Copy out exactly the lines from the start of the data to the line containing "const AXIS_HEIGHT = 44.2;". Include both.

** START DATASET SECTION **

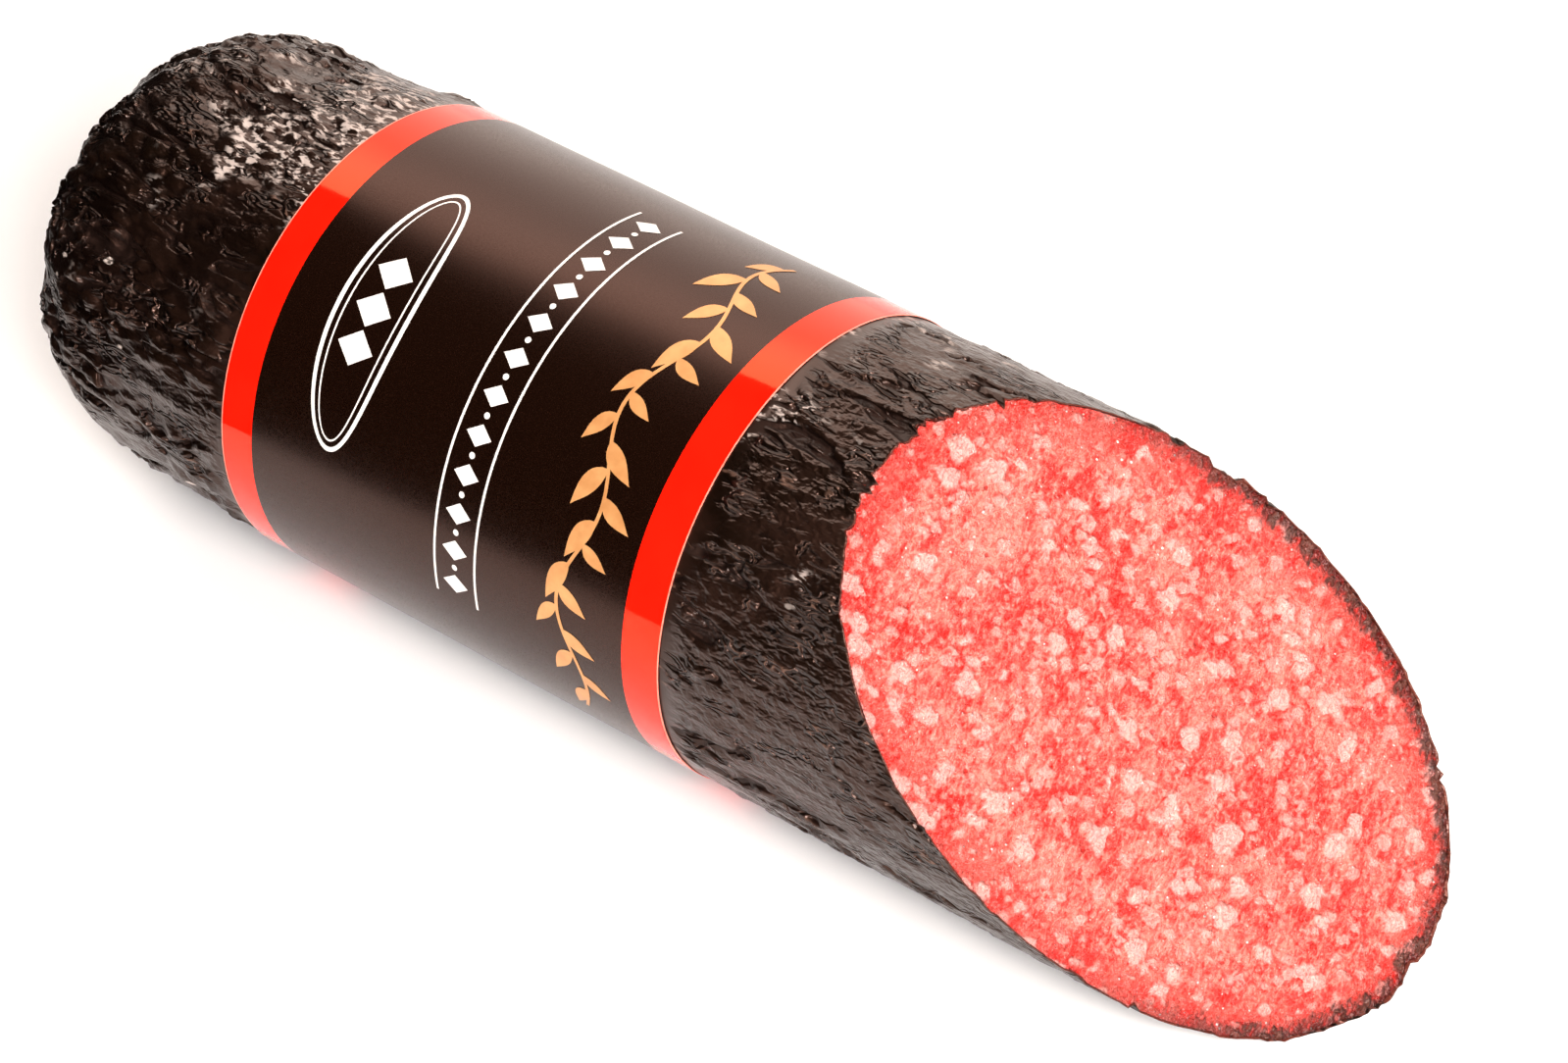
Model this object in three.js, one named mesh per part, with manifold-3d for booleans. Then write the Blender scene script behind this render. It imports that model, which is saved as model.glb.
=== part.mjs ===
// A large-calibre cured sausage: half of a dry salami, cut on the slant at one end.
//
// Four pieces make it up. The meat is one firm mass, stuffed into a thin casing whose far end
// is gathered to a neck and closed with an aluminium clip. A printed label wraps the middle.
// The sausage lies on its side along +X, the slant cut at the +X end, +Z up.
// Lengths are in millimetres. "Along" is a distance from the rounded end's apex towards the cut.

import * as THREE from "three";
import { mergeVertices } from "three/addons/utils/BufferGeometryUtils.js";
import Module from "manifold-3d";

const wasm = await Module();
wasm.setup();

// ---- Driving dimensions ----

const CALIBRE = 90; // across the label, the widest place
const FILM = 0.3; // the label's sheet
const SKIN = 0.5; // the casing's wall
const GAP = 0.3; // between pieces that touch
const AXIS_HEIGHT = 44.2; // a little under the radius, because the sausage lies on a slight flat

const DOME_LENGTH = 36.5; // from the apex to where the sides run straight
const DOME_FULLNESS = { along: 2.7, across: 2.1 }; // 2 and 2 would be an ellipse
const DOME_RADIUS = 43; // the casing at the dome's foot

const LABEL_START = 67.5;
const LABEL_WIDTH = 103;
const LAP_WIDTH = 12; // where the label's ends overlap
const LAP_ANGLE = 322; // degrees round from +Y towards +Z, so the lap is low at the back

const CUT_ALONG = 242; // where the cut plane crosses the axis
const CUT_SLANT = 46.3; // degrees away from a square cut
const CUT_TURN = 20.3; // degrees that the cut face is turned from straight up towards -Y

const NECK_RADIUS = 3;
const NECK_LENGTH = 6.2;
const TAIL_LENGTH = 11; // neck and flare together, beyond the apex
const TAIL_RADIUS = 5;
const TAIL_ROUNDING = 0.8; // the flare's softened outer edge
const SHOULDER = { wider: 1.2, start: 1, end: 0.2 }; // where the neck opens into the dome
const NECK_SHARE = 0.16; // the share of the dome's quarter turn that the neck's shoulder takes
const TIP_SHARE = 0.08; // the same on the solids inside, which have no neck

const CLIP_WIRE = { thick: 2.2, wide: 2.6 };
const CLIP_ALONG = -3.4;
const CLIP_OPENING = 24; // degrees left open between the clip's two ends
const CLIP_ROUNDING = 0.7; // the wire's corners
const CLIP_SQUARENESS = 0.1; // how far the crimping jaws square the loop
const CLIP_FLATTENING = 1.08; // how much wider the crimped loop is than tall

const SIDES = 64; // facets round the sausage
const DOME_STEPS = 9; // facets along the rounded end
const LAP_STEP = 0.05; // degrees that the lapped sheet's step takes up

// ---- Solids from three.js geometry ----

function solidOf(geometry) {
  const bare = geometry.clone();
  bare.deleteAttribute("normal");
  bare.deleteAttribute("uv");
  const merged = mergeVertices(bare, 1e-4);
  const mesh = new wasm.Mesh({
    numProp: 3,
    vertProperties: merged.attributes.position.array,
    triVerts: new Uint32Array(merged.index.array),
  });
  return new wasm.Manifold(mesh);
}

function geometryOf(solid) {
  const mesh = solid.getMesh();
  const geometry = new THREE.BufferGeometry();
  geometry.setAttribute("position", new THREE.BufferAttribute(mesh.vertProperties, 3));
  geometry.setIndex(new THREE.BufferAttribute(mesh.triVerts, 1));
  return geometry;
}

// Turns a profile of (radius, along) points round the sausage's axis, which lies along +X.
function turned(profile) {
  const lathe = new THREE.LatheGeometry(profile, SIDES);
  lathe.rotateZ(-Math.PI / 2);
  return solidOf(lathe);
}

// ---- The sausage's outline ----

const CASING_RADIUS = CALIBRE / 2 - FILM - GAP;

// Stations along the straight part: the sausage fills out towards the label.
const STATIONS = [
  [52, 43.3],
  [LABEL_START - 2, CASING_RADIUS - 0.3],
  [LABEL_START + 10, CASING_RADIUS],
  [LABEL_START + LABEL_WIDTH, CASING_RADIUS],
  [LABEL_START + LABEL_WIDTH + 60, CASING_RADIUS - 0.1],
  [CUT_ALONG + 80, CASING_RADIUS - 0.2],
];

const LAST_ALONG = STATIONS[STATIONS.length - 1][0];

// The rounded end, from near its apex to its foot, drawn in by inset.
function domePoints(inset, firstShare) {
  const points = [];
  for (let i = 0; i <= DOME_STEPS; i += 1) {
    const turn = THREE.MathUtils.lerp(firstShare, 1, i / DOME_STEPS) * (Math.PI / 2);
    const along = DOME_LENGTH - (DOME_LENGTH - inset) * Math.cos(turn) ** (2 / DOME_FULLNESS.along);
    const radius = (DOME_RADIUS - inset) * Math.sin(turn) ** (2 / DOME_FULLNESS.across);
    points.push(new THREE.Vector2(radius, along));
  }
  return points;
}

function sidePoints(inset) {
  return STATIONS.map(([along, radius]) => new THREE.Vector2(radius - inset, along));
}

// A solid of the sausage's shape, drawn in by inset, with a plain rounded end.
function plug(inset) {
  return turned([
    new THREE.Vector2(0, inset),
    ...domePoints(inset, TIP_SHARE),
    ...sidePoints(inset),
    new THREE.Vector2(0, LAST_ALONG),
  ]);
}

// The casing's outside: the same shape with its end gathered to a neck and a flared tail.
function gatheredPlug() {
  return turned([
    new THREE.Vector2(0, -TAIL_LENGTH),
    new THREE.Vector2(TAIL_RADIUS - TAIL_ROUNDING, -TAIL_LENGTH),
    new THREE.Vector2(TAIL_RADIUS, -TAIL_LENGTH + TAIL_ROUNDING),
    new THREE.Vector2(NECK_RADIUS, -NECK_LENGTH),
    new THREE.Vector2(NECK_RADIUS, -SHOULDER.start),
    new THREE.Vector2(NECK_RADIUS + SHOULDER.wider, -SHOULDER.end),
    ...domePoints(0, NECK_SHARE),
    ...sidePoints(0),
    new THREE.Vector2(0, LAST_ALONG),
  ]);
}

// ---- What cuts them ----

const HALF_SPACE = 400;

// Everything lower than this height above the rest plane.
function below(height) {
  const box = new THREE.BoxGeometry(2 * HALF_SPACE, HALF_SPACE, HALF_SPACE);
  box.translate(0, 0, height - AXIS_HEIGHT - HALF_SPACE / 2);
  return solidOf(box);
}

// Everything past the slant cut.
function pastCut() {
  const box = new THREE.BoxGeometry(HALF_SPACE, HALF_SPACE, HALF_SPACE);
  box.translate(HALF_SPACE / 2, 0, 0);
  box.rotateY(-THREE.MathUtils.degToRad(CUT_SLANT));
  box.rotateX(THREE.MathUtils.degToRad(CUT_TURN));
  box.translate(CUT_ALONG, 0, 0);
  return solidOf(box);
}

// ---- The pieces ----

const UNDER_LABEL = FILM + GAP; // the casing's flat is this far above the rest plane

function meatSolid() {
  const inset = SKIN + GAP;
  return plug(inset).subtract(below(UNDER_LABEL + inset)).subtract(pastCut());
}

function casingSolid() {
  const hollow = plug(SKIN).subtract(below(UNDER_LABEL + SKIN));
  return gatheredPlug().subtract(below(UNDER_LABEL)).subtract(hollow).subtract(pastCut());
}

// A closed line round the sausage: a circle with a flat at the bottom, as a path of points.
// With a lap, the line stands out by the film's thickness where the label's ends overlap.
function girth(radius, flatHeight, lapped) {
  const drop = AXIS_HEIGHT - flatHeight;
  const lapHalf = (LAP_WIDTH / 2 / radius) * THREE.MathUtils.RAD2DEG;
  const flatHalf = Math.acos(drop / radius) * THREE.MathUtils.RAD2DEG;
  const stepsAt = lapped ? [LAP_ANGLE - lapHalf, LAP_ANGLE + lapHalf] : [];
  const angles = Array.from({ length: SIDES }, (_, i) => (i * 360) / SIDES)
    .filter((angle) => Math.abs(angle - 270) > flatHalf)
    .filter((angle) => stepsAt.every((edge) => Math.abs(angle - edge) > 1))
    .map((angle) => ({ angle, raised: lapped && Math.abs(angle - LAP_ANGLE) < lapHalf }));
  angles.push({ angle: 270 - flatHalf, raised: false }, { angle: 270 + flatHalf, raised: false });
  stepsAt.forEach((edge, i) => {
    const inward = i === 0 ? LAP_STEP : -LAP_STEP;
    angles.push({ angle: edge, raised: false }, { angle: edge + inward, raised: true });
  });
  angles.sort((a, b) => a.angle - b.angle);
  return angles.map(({ angle, raised }) => {
    const reach = radius + (raised ? FILM : 0);
    const turn = THREE.MathUtils.degToRad(angle);
    return new THREE.Vector2(reach * Math.cos(turn), reach * Math.sin(turn));
  });
}

function labelSolid() {
  const sheet = new THREE.Shape(girth(CALIBRE / 2, 0, true));
  sheet.holes.push(new THREE.Path(girth(CALIBRE / 2 - FILM, FILM, false)));
  const band = new THREE.ExtrudeGeometry(sheet, { depth: LABEL_WIDTH, bevelEnabled: false });
  // The shape's own x and y become Y and Z, and its depth runs along +X.
  band.rotateX(Math.PI / 2);
  band.rotateZ(Math.PI / 2);
  band.translate(LABEL_START, 0, 0);
  return solidOf(band);
}

// The clip's wire, seen end on: a rectangle with rounded corners.
function wireSection() {
  const [x, y] = [CLIP_WIRE.wide / 2, CLIP_WIRE.thick / 2];
  const round = CLIP_ROUNDING;
  const section = new THREE.Shape();
  section.moveTo(-x + round, -y);
  section.lineTo(x - round, -y);
  section.quadraticCurveTo(x, -y, x, -y + round);
  section.lineTo(x, y - round);
  section.quadraticCurveTo(x, y, x - round, y);
  section.lineTo(-x + round, y);
  section.quadraticCurveTo(-x, y, -x, y - round);
  section.lineTo(-x, -y + round);
  section.quadraticCurveTo(-x, -y, -x + round, -y);
  return section;
}

// The wire is bent round the neck until its two ends nearly meet, low on the clip.
class ClipBend extends THREE.Curve {
  getPoint(t, target = new THREE.Vector3()) {
    const first = -90 + CLIP_OPENING / 2;
    const turn = THREE.MathUtils.degToRad(first + t * (360 - CLIP_OPENING));
    const reach = NECK_RADIUS + GAP + CLIP_WIRE.thick / 2;
    const squareness = 1 + CLIP_SQUARENESS * Math.sin(2 * turn) ** 2;
    const y = reach * squareness * Math.cos(turn) * CLIP_FLATTENING;
    const z = reach * squareness * Math.sin(turn);
    return target.set(CLIP_ALONG, y, z);
  }
}

function clipSolid() {
  const settings = { steps: 34, curveSegments: 2, bevelEnabled: false, extrudePath: new ClipBend() };
  return solidOf(new THREE.ExtrudeGeometry(wireSection(), settings));
}

// ---- Materials ----

const FINISHES = {
  meat: { color: 0xd2473f, roughness: 0.45, metalness: 0 },
  casing: { color: 0x1d1512, roughness: 0.4, metalness: 0 },
  label: { color: 0x15100f, roughness: 0.25, metalness: 0 },
  clip: { color: 0xc4c6c8, roughness: 0.3, metalness: 1 },
};

function piece(name, solid) {
  const mesh = new THREE.Mesh(geometryOf(solid), new THREE.MeshStandardMaterial(FINISHES[name]));
  mesh.name = name;
  return mesh;
}

// ---- The sausage, with its origin at the middle of its underside ----

const sausage = new THREE.Group();
sausage.add(piece("meat", meatSolid()));
sausage.add(piece("casing", casingSolid()));
sausage.add(piece("label", labelSolid()));
sausage.add(piece("clip", clipSolid()));

const box = new THREE.Box3().setFromObject(sausage);
const middle = box.getCenter(new THREE.Vector3());
sausage.position.set(-middle.x, -middle.y, -box.min.z);

export default sausage;
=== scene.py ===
# %% [markdown]
# # Half a dry-cured salami, cut on the slant
#
# A salami starts as coarsely minced lean and fat, stuffed into a thin tube of casing. Weeks of
# curing dry it out. The meat shrinks, the skin is too big for it and wrinkles, and the cut face
# shows pale grains of fat in red lean. This one keeps its clipped end and its printed band.
#
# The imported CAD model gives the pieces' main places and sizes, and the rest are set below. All
# lengths are in metres, and `MM` turns millimetres into them. "Along" is a distance from the
# rounded end's apex towards the cut, and "round" is an angle about the sausage's axis, from +Y
# up to +Z.

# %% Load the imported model
import functools
import math

import bpy
import numpy as np
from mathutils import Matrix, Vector, noise


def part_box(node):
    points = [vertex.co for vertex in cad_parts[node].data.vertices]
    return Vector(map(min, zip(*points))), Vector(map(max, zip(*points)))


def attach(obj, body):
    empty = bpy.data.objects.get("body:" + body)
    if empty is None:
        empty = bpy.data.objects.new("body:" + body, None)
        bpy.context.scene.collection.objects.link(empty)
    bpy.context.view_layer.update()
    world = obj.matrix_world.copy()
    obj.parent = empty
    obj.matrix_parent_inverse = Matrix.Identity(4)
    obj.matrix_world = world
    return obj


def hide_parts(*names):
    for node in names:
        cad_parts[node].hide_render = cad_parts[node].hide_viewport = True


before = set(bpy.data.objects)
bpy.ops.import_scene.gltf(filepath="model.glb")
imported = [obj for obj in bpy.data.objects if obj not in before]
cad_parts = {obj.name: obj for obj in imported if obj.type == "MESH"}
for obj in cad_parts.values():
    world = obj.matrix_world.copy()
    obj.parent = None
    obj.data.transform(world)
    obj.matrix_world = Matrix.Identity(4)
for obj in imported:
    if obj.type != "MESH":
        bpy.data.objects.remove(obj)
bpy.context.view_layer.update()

MM = 0.001

# %% Places and sizes that the pieces share
label_low, label_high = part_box("label")
casing_low, casing_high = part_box("casing")
meat_low, meat_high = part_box("meat")
clip_low, clip_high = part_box("clip")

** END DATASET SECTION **

> [EXPECTED ANSWER]
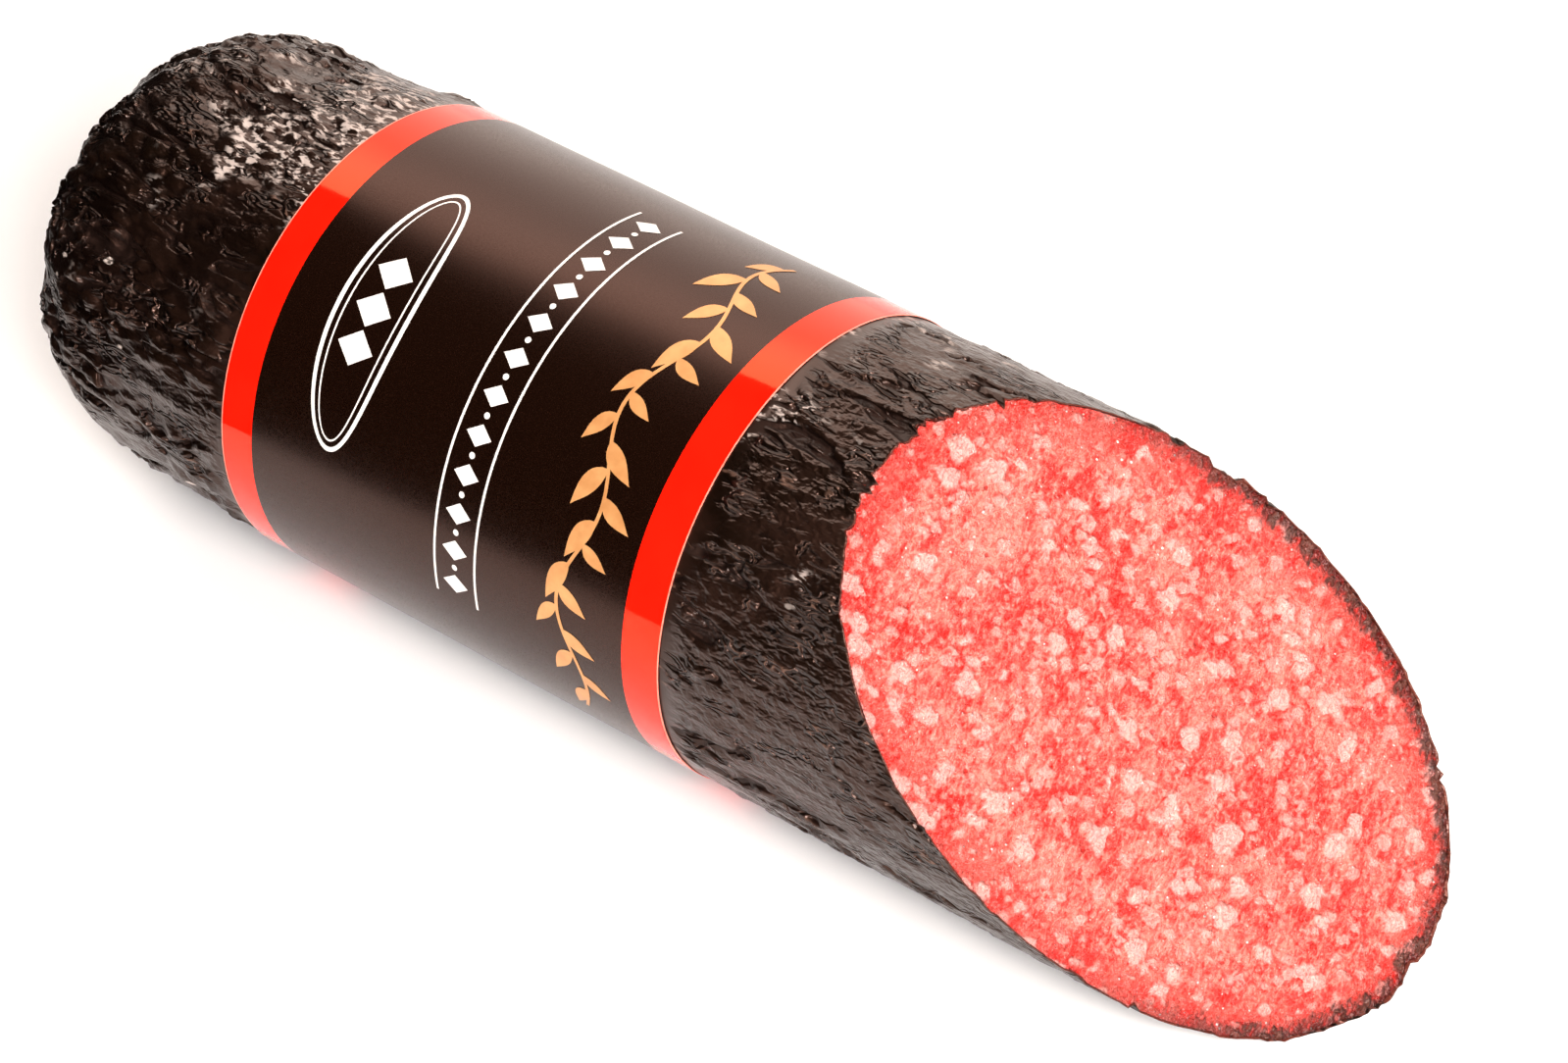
Model this object in three.js, one named mesh per part, with manifold-3d for booleans. Then write the Blender scene script behind this render. It imports that model, which is saved as model.glb.
=== part.mjs ===
// A large-calibre cured sausage: half of a dry salami, cut on the slant at one end.
//
// Four pieces make it up. The meat is one firm mass, stuffed into a thin casing whose far end
// is gathered to a neck and closed with an aluminium clip. A printed label wraps the middle.
// The sausage lies on its side along +X, the slant cut at the +X end, +Z up.
// Lengths are in millimetres. "Along" is a distance from the rounded end's apex towards the cut.

import * as THREE from "three";
import { mergeVertices } from "three/addons/utils/BufferGeometryUtils.js";
import Module from "manifold-3d";

const wasm = await Module();
wasm.setup();

// ---- Driving dimensions ----

const CALIBRE = 90; // across the label, the widest place
const FILM = 0.3; // the label's sheet
const SKIN = 0.5; // the casing's wall
const GAP = 0.3; // between pieces that touch
const AXIS_HEIGHT = 44.2; // a little under the radius, because the sausage lies on a slight flat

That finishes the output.